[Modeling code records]

----------------------------------------

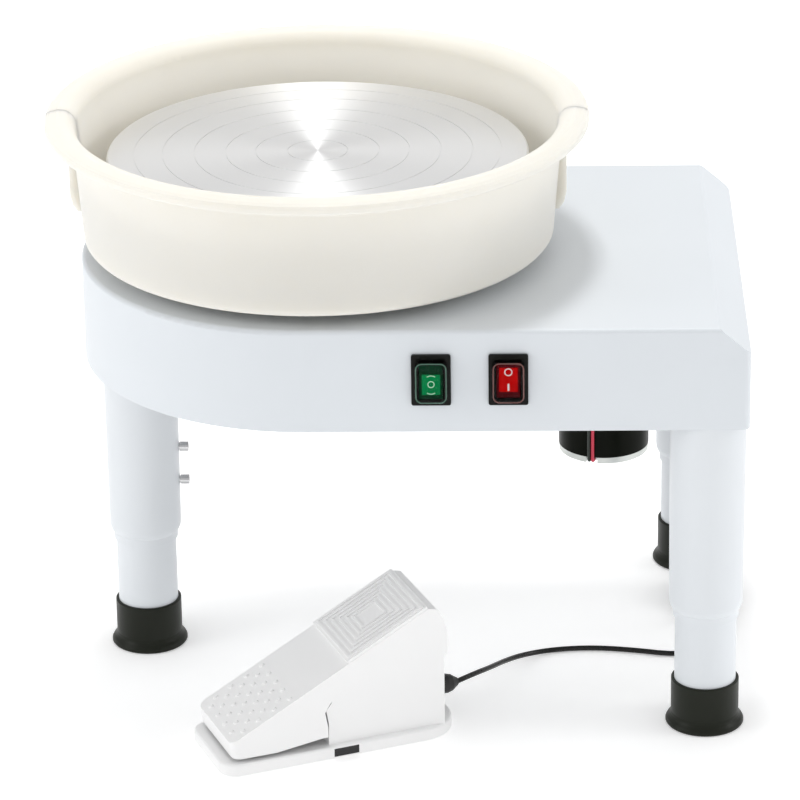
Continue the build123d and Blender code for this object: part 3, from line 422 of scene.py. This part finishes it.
# ---- materials ----
def new_material(name, colour, **sockets):
    """A Principled material; socket names are written with underscores."""
    material = bpy.data.materials.new(name)
    material.use_nodes = True
    shader = material.node_tree.nodes["Principled BSDF"]
    shader.inputs["Base Color"].default_value = (*colour, 1)
    for socket, value in sockets.items():
        shader.inputs[socket.replace("_", " ")].default_value = value
    return material


def add_node(material, kind, **settings):
    """A node of this kind with its properties set."""
    node = material.node_tree.nodes.new(kind)
    for key, value in settings.items():
        setattr(node, key, value)
    return node


def object_noise(material, scale, detail=3.0, roughness=0.55):
    """Noise in object space; scale is in features per metre."""
    place = add_node(material, "ShaderNodeTexCoord")
    noise = add_node(material, "ShaderNodeTexNoise")
    noise.inputs["Scale"].default_value = scale
    noise.inputs["Detail"].default_value = detail
    noise.inputs["Roughness"].default_value = roughness
    material.node_tree.links.new(place.outputs["Object"], noise.inputs["Vector"])
    return noise.outputs["Fac"]


def vary_roughness(material, source, low, high):
    """Roughness that runs from low to high with the source."""
    spread = add_node(material, "ShaderNodeMapRange")
    spread.inputs["To Min"].default_value = low
    spread.inputs["To Max"].default_value = high
    shader = material.node_tree.nodes["Principled BSDF"]
    material.node_tree.links.new(source, spread.inputs["Value"])
    material.node_tree.links.new(spread.outputs["Result"], shader.inputs["Roughness"])


def vary_colour(material, source, first, second):
    """Base colour that runs from the first to the second with the source."""
    ramp = add_node(material, "ShaderNodeValToRGB")
    ramp.color_ramp.elements[0].position = 0.3
    ramp.color_ramp.elements[0].color = (*first, 1)
    ramp.color_ramp.elements[1].position = 0.7
    ramp.color_ramp.elements[1].color = (*second, 1)
    shader = material.node_tree.nodes["Principled BSDF"]
    material.node_tree.links.new(source, ramp.inputs["Fac"])
    material.node_tree.links.new(ramp.outputs["Color"], shader.inputs["Base Color"])


def add_bump(material, source, strength, depth):
    """Bump from the source, with its depth in metres."""
    bump = add_node(material, "ShaderNodeBump")
    bump.inputs["Strength"].default_value = strength
    bump.inputs["Distance"].default_value = depth
    shader = material.node_tree.nodes["Principled BSDF"]
    material.node_tree.links.new(source, bump.inputs["Height"])
    material.node_tree.links.new(bump.outputs["Normal"], shader.inputs["Normal"])


def shaded(colour, factor):
    """A colour made a little darker or lighter."""
    return tuple(min(1.0, channel * factor) for channel in colour)


def surface(name, colour, rough, grain=400, bump=0.00002, spread=0.03, patch=9, **sockets):
    """A painted or moulded surface: slow colour change, uneven gloss and a fine grain."""
    material = new_material(name, colour, **sockets)
    slow = object_noise(material, patch, detail=2)
    vary_colour(material, slow, shaded(colour, 1 - spread), shaded(colour, 1 + spread))
    fine = object_noise(material, grain, detail=4)
    vary_roughness(material, fine, rough * 0.85, rough * 1.15)
    add_bump(material, fine, 0.35, bump)
    return material


def turned_metal(name, colour, rough):
    """Metal turned on a lathe: fine rings about the spindle, with highlights drawn out across them."""
    material = new_material(name, colour, Metallic=1.0, Anisotropic=0.8, Anisotropic_Rotation=0.25)
    nodes, links = material.node_tree.nodes, material.node_tree.links
    tangent = add_node(material, "ShaderNodeTangent", direction_type="RADIAL", axis="Z")
    shader = nodes["Principled BSDF"]
    links.new(tangent.outputs["Tangent"], shader.inputs["Tangent"])
    place = add_node(material, "ShaderNodeTexCoord")
    shift = add_node(material, "ShaderNodeVectorMath", operation="SUBTRACT")
    shift.inputs[1].default_value = (SPINDLE.x, SPINDLE.y, 0)
    flat = add_node(material, "ShaderNodeVectorMath", operation="MULTIPLY")
    flat.inputs[1].default_value = (1, 1, 0)
    reach = add_node(material, "ShaderNodeVectorMath", operation="LENGTH")
    noise = add_node(material, "ShaderNodeTexNoise", noise_dimensions="1D")
    noise.inputs["Scale"].default_value = 1400
    noise.inputs["Detail"].default_value = 3
    links.new(place.outputs["Object"], shift.inputs[0])
    links.new(shift.outputs["Vector"], flat.inputs[0])
    links.new(flat.outputs["Vector"], reach.inputs[0])
    links.new(reach.outputs["Value"], noise.inputs["W"])
    vary_roughness(material, noise.outputs["Fac"], rough * 0.75, rough * 1.25)
    add_bump(material, noise.outputs["Fac"], 0.25, 0.00002)
    return material


WHITE_PAINT = (0.70, 0.735, 0.77)
LEG_PAINT = (0.72, 0.75, 0.78)
IVORY = (0.755, 0.728, 0.665)
RUBBER = (0.008, 0.010, 0.005)
PEDAL_GREY = (0.92, 0.92, 0.92)
STEEL = (0.56, 0.57, 0.58)

LOOKS = {
    "housing_paint": surface("housing_paint", WHITE_PAINT, 0.42, grain=900, bump=0.000015, spread=0.01),
    "leg_paint": surface("leg_paint", LEG_PAINT, 0.40, grain=900, bump=0.000015, spread=0.01),
    "plate_steel": surface("plate_steel", (0.45, 0.46, 0.47), 0.45, Metallic=0.3),
    "pan_plastic": surface("pan_plastic", IVORY, 0.48, grain=500, spread=0.02, Subsurface_Weight=0.9,
                           Subsurface_Radius=(1.0, 0.95, 0.86), Subsurface_Scale=0.014,
                           Specular_IOR_Level=0.25),
    "wheel_aluminium": turned_metal("wheel_aluminium", (0.87, 0.87, 0.87), 0.34),
    "spindle_steel": surface("spindle_steel", STEEL, 0.25, Metallic=1.0),
    "screw_steel": surface("screw_steel", (0.62, 0.62, 0.63), 0.18, Metallic=1.0),
    "bearing_steel": surface("bearing_steel", (0.65, 0.65, 0.67), 0.2, Metallic=1.0),
    "cast_housing": surface("cast_housing", (0.09, 0.09, 0.095), 0.6, grain=700, bump=0.0001, Metallic=0.4),
    "belt_rubber": surface("belt_rubber", (0.02, 0.02, 0.02), 0.7),
    "motor_black": surface("motor_black", (0.003, 0.004, 0.002), 0.30, grain=600,
                           Specular_IOR_Level=0.06),
    "motor_cap": surface("motor_cap", (0.62, 0.64, 0.62), 0.42, Metallic=0.85),
    "magnet": surface("magnet", (0.07, 0.07, 0.07), 0.5, Metallic=0.5),
    "rotor_steel": surface("rotor_steel", (0.40, 0.38, 0.35), 0.4, Metallic=1.0),
    "wire_red": surface("wire_red", (0.60, 0.03, 0.07), 0.35),
    "wire_black": surface("wire_black", (0.012, 0.02, 0.014), 0.35),
    "board_green": surface("board_green", (0.02, 0.14, 0.06), 0.35, grain=300),
    "component_dark": surface("component_dark", (0.03, 0.03, 0.04), 0.45),
    "heatsink": surface("heatsink", (0.62, 0.62, 0.64), 0.4, Metallic=1.0),
    "switch_black": surface("switch_black", (0.006, 0.006, 0.005), 0.25, Specular_IOR_Level=0.12),
    "rocker_green": surface("rocker_green", (0.0, 0.035, 0.012), 0.22, Specular_IOR_Level=0.08),
    "rocker_red": surface("rocker_red", (0.075, 0.0, 0.002), 0.22, Specular_IOR_Level=0.08),
    "window_green": surface("window_green", (0.0, 0.27, 0.075), 0.2, spread=0.15, patch=150,
                            Specular_IOR_Level=0.05),
    "window_red": surface("window_red", (0.62, 0.0, 0.0), 0.2, spread=0.15, patch=150,
                          Specular_IOR_Level=0.05),
    "mark_green": surface("mark_green", (0.55, 0.95, 0.68), 0.4),
    "mark_white": surface("mark_white", (0.95, 0.88, 0.86), 0.4),
    "boot_clear": surface("boot_clear", (0.90, 0.90, 0.90), 0.04, Transmission_Weight=1.0, IOR=1.08),
    # The boot beads' light tints are a painted highlight along the edges of the clear boots.
    "rim_green": surface("rim_green", (0.10, 0.20, 0.15), 0.15),
    "rim_red": surface("rim_red", (0.22, 0.10, 0.09), 0.15),
    "inlet_black": surface("inlet_black", (0.015, 0.015, 0.015), 0.4),
    "foot_rubber": surface("foot_rubber", RUBBER, 0.42, grain=700, bump=0.00004, spread=0.15,
                           Specular_IOR_Level=0.22),
    "pedal_plastic": surface("pedal_plastic", PEDAL_GREY, 0.5, grain=1300, bump=0.00006, spread=0.01),
    "pedal_rubber": surface("pedal_rubber", (0.012, 0.012, 0.012), 0.45),
    "nylon": surface("nylon", (0.80, 0.78, 0.72), 0.4),
    "spring_steel": surface("spring_steel", (0.45, 0.45, 0.45), 0.3, Metallic=1.0),
    "cord_black": surface("cord_black", (0.004, 0.004, 0.003), 0.28, grain=900,
                          Specular_IOR_Level=0.35),
}


def dress(piece, look):
    """Gives a piece one look in all its slots."""
    piece.data.materials.clear()
    piece.data.materials.append(LOOKS[look])


for part in frame["record"]["subparts"]:
    dress(NODES[part["node"]], part["material_slot"])
dress(pedal_cord, "cord_black")
dress(return_spring, "spring_steel")
for name, piece in switch_faces.items():
    hue = "green" if name.startswith("direction") else "red"
    if "mark" in name:
        dress(piece, "mark_green" if hue == "green" else "mark_white")
    else:
        # Boot beads take the light tint that paints the edge highlight.
        dress(piece, f"window_{hue}" if "window" in name else f"rim_{hue}")


# ---- stage ----
FLOOR_HALF = 8
FLOOR_Z = -0.0004
FLOOR_GLOW = 0.28
SURROUND = 0.70
BACK_GLOW = 1.05
BACK_GLOW_START = 0.86


def make_floor():
    """A wide white floor."""
    bm = bmesh.new()
    reach = FLOOR_HALF
    outline = ((-reach, -reach), (reach, -reach), (reach, reach), (-reach, reach))
    bm.faces.new([bm.verts.new((x, y, FLOOR_Z)) for x, y in outline])
    floor = mesh_object("floor", bm)
    white = new_material("floor_white", (0.96, 0.96, 0.96), Roughness=0.9)
    shader = white.node_tree.nodes["Principled BSDF"]
    shader.inputs["Emission Color"].default_value = (1, 1, 1, 1)
    shader.inputs["Emission Strength"].default_value = FLOOR_GLOW
    floor.data.materials.append(white)


def area_light(name, place, aim, size, power):
    """A soft rectangular light aimed at a point."""
    data = bpy.data.lights.new(name, "AREA")
    data.shape = "RECTANGLE"
    data.size, data.size_y = size
    data.energy = power
    light = add_object(name, data)
    light.location = place
    light.rotation_euler = (Vector(aim) - Vector(place)).to_track_quat("-Z", "Y").to_euler()


def make_lights():
    """A white surround, brighter behind the object, one light overhead and a broad one at each side."""
    world = bpy.data.worlds.new("world")
    world.use_nodes = True
    nodes, links = world.node_tree.nodes, world.node_tree.links
    background = nodes["Background"]
    background.inputs["Color"].default_value = (1, 1, 1, 1)
    direction = nodes.new("ShaderNodeTexCoord")
    split = nodes.new("ShaderNodeSeparateXYZ")
    fade = nodes.new("ShaderNodeMapRange")
    fade.interpolation_type = "SMOOTHSTEP"
    fade.inputs["From Min"].default_value = BACK_GLOW_START
    fade.inputs["To Min"].default_value = SURROUND
    fade.inputs["To Max"].default_value = BACK_GLOW
    links.new(direction.outputs["Generated"], split.inputs["Vector"])
    links.new(split.outputs["Y"], fade.inputs["Value"])
    links.new(fade.outputs["Result"], background.inputs["Strength"])
    bpy.context.scene.world = world
    aim = spot(50, 0, 250)
    area_light("overhead", (-0.05, 0.62, 2.75), aim, (0.42, 0.8), 26)
    area_light("left", (-2.2, -0.8, 1.3), aim, (1.0, 0.9), 11)
    area_light("right", (2.6, -0.15, 1.3), aim, (1.0, 0.9), 13)


make_floor()
make_lights()
bpy.context.scene.view_settings.view_transform = "Standard"
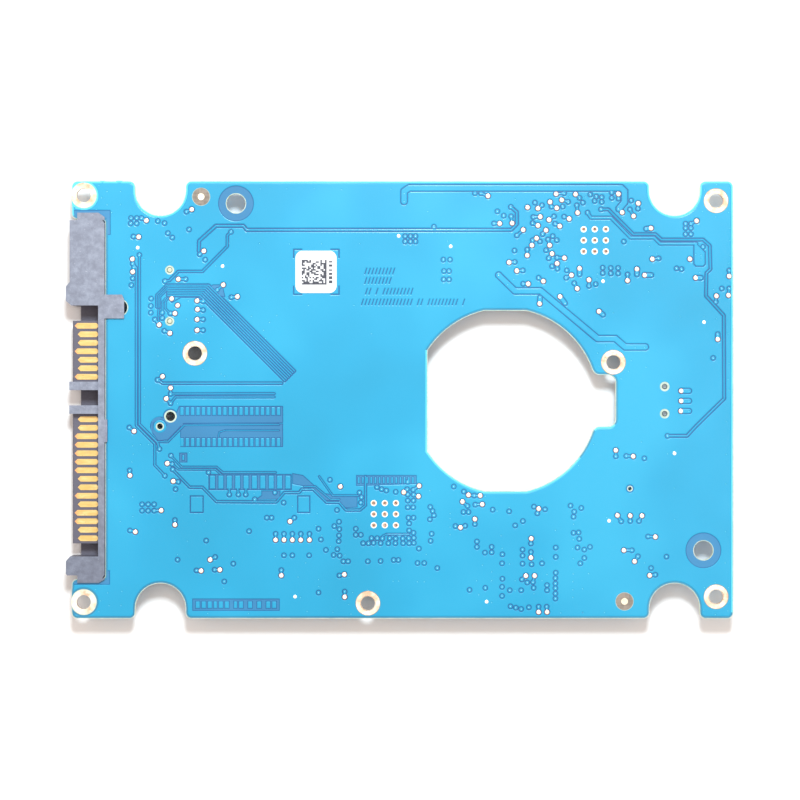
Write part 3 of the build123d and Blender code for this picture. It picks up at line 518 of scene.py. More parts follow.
# Stitching vias: a plain dimple in the copper
STITCHES = [
    (-44.8, 31.9), (-43.6, 31.0), (-41.6, 31.0), (-44.4, 30.05), (-43.6, 29.0), (-41.6, 29.0),
    (-45.2, 28.35), (-42.9, 27.85), (-39.7, 22.2), (-38.1, 20.9), (-27.4, 19.9),
    (-25.4, 23.3), (-36.5, 20.5), (-20.75, 31.4), (-16.8, 31.4), (-12.75, 31.4), (-8.7, 31.3),
    (-1.3, 31.35), (-20.9, 23.25), (-16.4, 23.2), (-11.65, 23.2), (-5.95, 23.2),
    (4.2, 28.0), (17.2, 29.8), (7.15, 23.6), (17.0, 17.9), (16.1, 17.1), (24.7, 19.8),
    (0.65, 29.5), (0.65, 30.7), (35.1, 7.7), (36.5, 7.7), (35.05, 32.0), (45.4, 31.2),
    (47.2, 32.0), (49.1, 31.5), (36.4, 28.3), (33.2, 27.0), (45.1, 28.0), (49.0, 27.9),
    (47.1, 27.2), (49.2, 25.5), (49.2, 23.7), (49.2, 21.4), (37.2, 22.8), (38.3, 21.7),
    (33.5, 19.3), (29.5, 18.7), (29.4, 18.0), (46.7, 16.4), (37.1, 16.1), (25.3, 30.2),
    (27.7, 30.2), (26.8, 15.5), (44.1, 21.6), (44.9, 21.5), (44.9, 20.8), (49.0, 20.2),
    (44.7, 18.9), (-31.5, 14.7), (-31.8, 12.0), (-27.9, 12.4), (-40.4, 7.2), (-36.0, 6.5),
    (-34.2, 6.0), (-33.6, 8.4), (-32.5, 8.5), (-28.5, 8.5), (-26.6, 7.6), (-28.1, 6.1),
    (-29.3, 4.5), (-26.6, 3.8), (-26.1, 3.5), (-36.0, 4.2), (-38.05, 1.7), (-38.05, 0.4),
    (-38.05, -0.8), (-40.3, 3.5), (-33.1, -0.6), (-13.6, 14.0), (-6.8, 14.0), (-22.1, 12.4),
    (-18.3, 12.5), (-19.4, 11.5), (-20.3, 10.3), (-4.2, 9.8), (-20, 9.1), (31.8, 12.9),
    (41.8, 12.3), (45.35, 12.3), (47.2, 12.0), (48.9, 9.8), (49.05, 5.4), (48.9, 3.0),
    (49.05, 1.4), (48.7, -3.3), (30.7, 8.0), (29.5, 6.9), (29.7, 5.0), (34.5, 5.8),
    (36.7, 4.8), (34.1, 4.2), (33.0, 3.1), (-39.8, -6.9), (-38.6, -6.7), (-37.4, -6.7),
    (-39.7, -8.15), (-39.9, -9.3), (-43.3, -11.9), (-32.4, -14.2), (-39.75, -14.5),
    (-39.75, -17.4), (-31.3, -7.9), (-29.3, -7.9), (-26.1, -7.9), (-21.7, -14.0),
    (-42.7, -13.6), (-16.0, -15.9), (-12.3, -17.0), (4.5, -13.6), (-6.5, -17.9),
    (-14.4, -14.1), (-41.65, -18.2), (-28.95, -18.1), (-31.6, -21.1), (-33.1, -23.1),
    (-24.9, -23.55), (-26.2, -28.15), (-45.3, -28.3), (-43.5, -28.8), (-41.4, -28.6),
    (-44.6, -30.0), (-43.3, -30.7), (-41.5, -30.7), (-44.8, -31.6), (-28.6, -31.9),
    (-22.55, -31.9), (-12.5, -18.75), (-11.6, -20.3), (-10.35, -21.9), (-8.15, -23.15),
    (-18.55, -23.4), (-14.0, -24.35), (-15.15, -26.45), (-12.1, -26.8), (-12.05, -27.85),
    (-7.55, -26.5), (-7.0, -28.75), (-14.8, -29.5), (-7.6, -30.55), (-13.8, -31.6),
    (-9.95, -31.7), (-7.25, -31.95), (-1.0, -27.1), (-0.15, -27.05), (2.65, -27.15),
    (3.65, -27.15), (7.5, -17.0), (7.5, -17.75), (7.5, -19.0), (7.5, -20.15), (15.1, -20.3),
    (16.3, -16.1), (14.5, -16.6), (15.25, -22.2), (16.35, -24.5), (21.2, -23.75),
    (23.2, -19.5), (25.9, -18.6), (25.85, -20.9), (25.75, -22.25), (25.85, -23.7),
    (25.85, -26.0), (25.8, -27.15), (25.8, -28.35), (25.8, -29.5), (21.95, -26.1),
    (21.2, -27.0), (17.2, -27.0), (17.2, -28.5), (20.0, -28.95), (13.7, -25.7),
    (13.7, -27.0), (11.45, -27.0), (3.95, -23.1), (11.8, -29.1), (13.7, -30.25),
    (24.0, -31.8), (27.2, -31.75), (12.3, -24.7), (12.75, -14.4), (36.0, -6.35),
    (28.9, -6.7), (26.65, -9.85), (39.9, -8.1), (48.65, -8.2), (48.6, -12.6), (40.9, -13.2),
    (40.95, -17.85), (30.85, -17.6), (48.55, -19.7), (48.5, -24.35), (36.5, -24.35),
    (28.15, -25.95), (47.0, -27.3), (45.4, -28.0), (48.95, -28.0), (45.3, -31.4),
    (48.9, -31.5), (47.05, -32.05), (30.5, -31.75), (27.3, -31.75), (27.25, -28.2),
]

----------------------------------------

TO BE DONE:
Up to and including the line with "return node", repeat the entries exactly, beginning at their first line.

SOLUTION TO THIS PROBLEM:
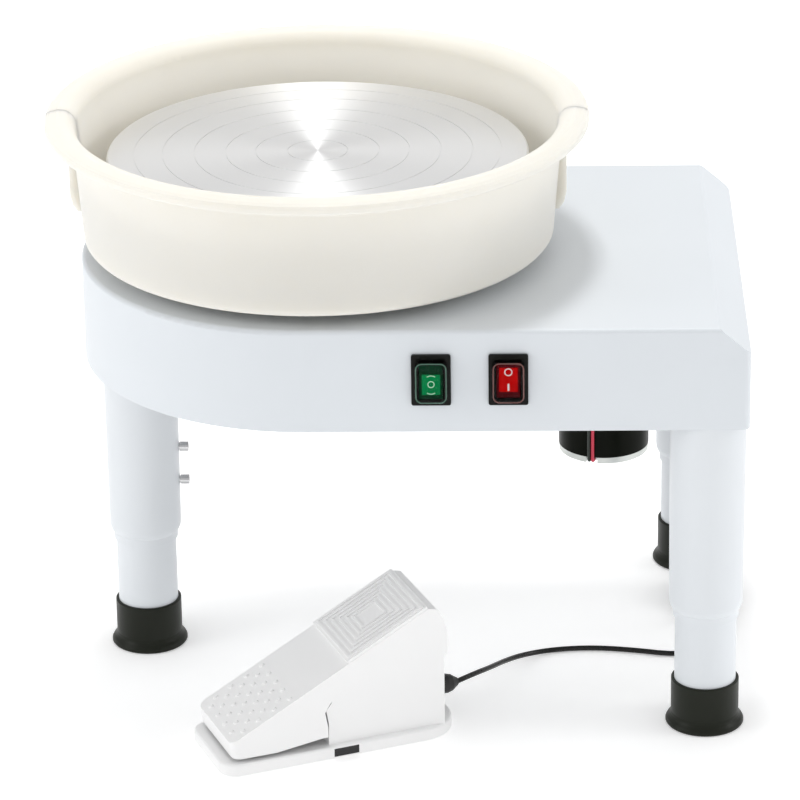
Continue the build123d and Blender code for this object: part 3, from line 422 of scene.py. This part finishes it.
# ---- materials ----
def new_material(name, colour, **sockets):
    """A Principled material; socket names are written with underscores."""
    material = bpy.data.materials.new(name)
    material.use_nodes = True
    shader = material.node_tree.nodes["Principled BSDF"]
    shader.inputs["Base Color"].default_value = (*colour, 1)
    for socket, value in sockets.items():
        shader.inputs[socket.replace("_", " ")].default_value = value
    return material


def add_node(material, kind, **settings):
    """A node of this kind with its properties set."""
    node = material.node_tree.nodes.new(kind)
    for key, value in settings.items():
        setattr(node, key, value)
    return node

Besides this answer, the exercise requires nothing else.